Program vs project vs operations
| Level | Focus | Typical outputs |
|---|---|---|
| Automation program | Portfolio outcomes + governance + standards | Operating model, intake rules, roadmap, KPI dashboard |
| Automation project | Deliver a specific workflow/bot/solution | Automated process, documentation, tests, training |
| Automation operations | Run and improve automation in production | Monitoring, incident response, versioning, improvements |
Operating model: roles and responsibilities
A scalable program defines who owns decisions, who builds, and who operates. Without clear ownership, automation becomes fragile and accountability disappears during incidents.
Typical roles in an automation program
- Sponsor: approves funding, resolves priority conflicts, owns outcomes.

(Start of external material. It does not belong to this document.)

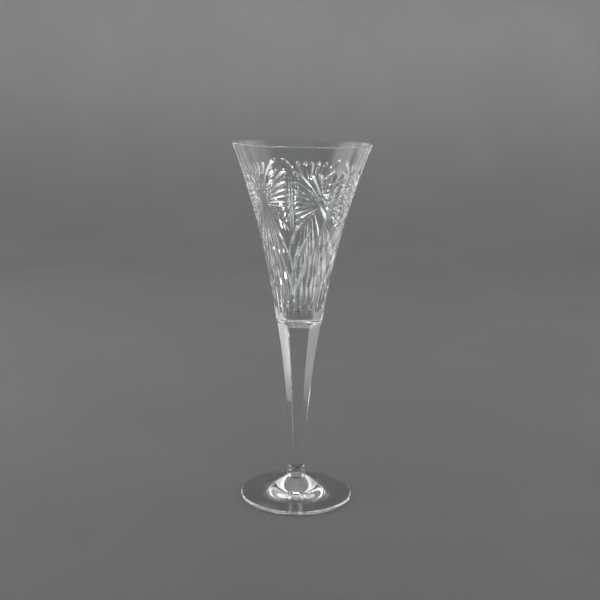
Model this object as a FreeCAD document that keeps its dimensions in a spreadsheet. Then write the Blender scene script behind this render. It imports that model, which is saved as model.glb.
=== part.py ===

- Program lead / CoE lead: runs the portfolio, standards, governance, reporting.
- Process owners: define requirements, approve process changes, own adoption.
- Automation engineers/builders: implement automations and reusable components.
- IT/Security/Compliance: defines controls (access, audit, data handling), reviews high-risk cases.
- Operations (Run team): monitoring, incidents, change control, lifecycle management.
Intake and prioritization
A strong intake process protects your program from noise and helps you invest where automation creates measurable value. Keep it lightweight, but consistent.
Recommended intake fields (minimum viable)
- Process name + owner + department
- Problem statement (what breaks today)
- Volume (cases/month) + time per case
- Exception rate (how often rules break)
- Systems involved (ERP/CRM/email/documents)
- Risk class (data sensitivity, compliance impact)
- Expected outcome metric (cycle time, cost-to-serve, error rate)
Prioritization criteria (portfolio scoring)
| Dimension | What “high” looks like | Why it matters |
|---|---|---|
| Value potential | Large time/cost reduction or revenue/quality impact | Focuses investment on outcomes |
| Feasibility | Stable rules, clean data, accessible integrations | Reduces delivery risk |
| Readiness | Clear owner, agreed process, available SMEs | Avoids “blocked” projects |
| Risk & compliance | Low sensitivity or controls clearly defined | Prevents audit/security incidents |
| Reusability | Patterns that can be reused across teams | Compounds ROI over time |
Delivery standards: from idea to production
Scaling automation means repeating delivery reliably. Establish a common lifecycle so every automation can be supported, audited, and improved without heroic effort.
Recommended lifecycle (simple and scalable)
- Discovery: map the process, define outcomes, identify exceptions and controls.
- Design: define target workflow, data fields, integrations, roles, and audit requirements.
- Build: implement automation + logging + error handling + access control.
- Test: happy path + top exceptions + security checks + rollback validation.
- Release: training, documentation, change record, go-live checklist.
- Operate: monitoring, incident response, enhancements, periodic reviews.
Delivery artifacts you should standardize
- Process map + exception list
- Requirements + acceptance criteria
- Access and role model
- Test plan + test evidence
- Runbook (monitoring, incidents, escalation)
- Change log + versioning approach
Governance: risk, compliance, and controls
Program governance ensures automation remains safe as it scales—especially when workflows touch approvals, finance, HR, or customer data. Governance should enable delivery, not block it.
Core governance controls
- Access control: role-based access; least privilege; segregation of duties where required.
- Auditability: logs for approvals, changes, and key actions; traceability end-to-end.
- Change management: versioning, approval for changes, release windows for critical automations.
- Vendor management: contracts, SLAs, data processing terms, exit considerations.
- Lifecycle management: review frequency, decommission rules, ownership continuity.
KPIs & value realization
Programs are judged by outcomes, not activity. Track a small set of KPIs consistently across initiatives.
| KPI category | Examples | What it tells you |
|---|---|---|
| Outcome / value | Cycle time, cost-to-serve, throughput, error rate, rework rate | Whether automation improves business performance |
| Adoption | Usage rate, completion rate, manual bypass rate | Whether teams actually use the automation |
| Reliability | Failure rate, incident count, MTTR, exception rate | Operational stability in production |
| Governance | Audit completeness, change approval compliance, access reviews | Risk posture and control maturity |
Automation program management checklist
- We have a clear sponsor, program lead, and decision cadence.
- Intake is standardized (value, feasibility, readiness, risk).
- Prioritization uses a scoring model—not ad-hoc requests.
- Delivery lifecycle is defined (discovery → build → test → release → operate).
- Every automation has an owner, runbook, monitoring, and rollback path.
- Security and audit controls are embedded (access, logs, change control).
- KPIs track value realized and operational reliability.
- We review and retire automations that no longer provide value.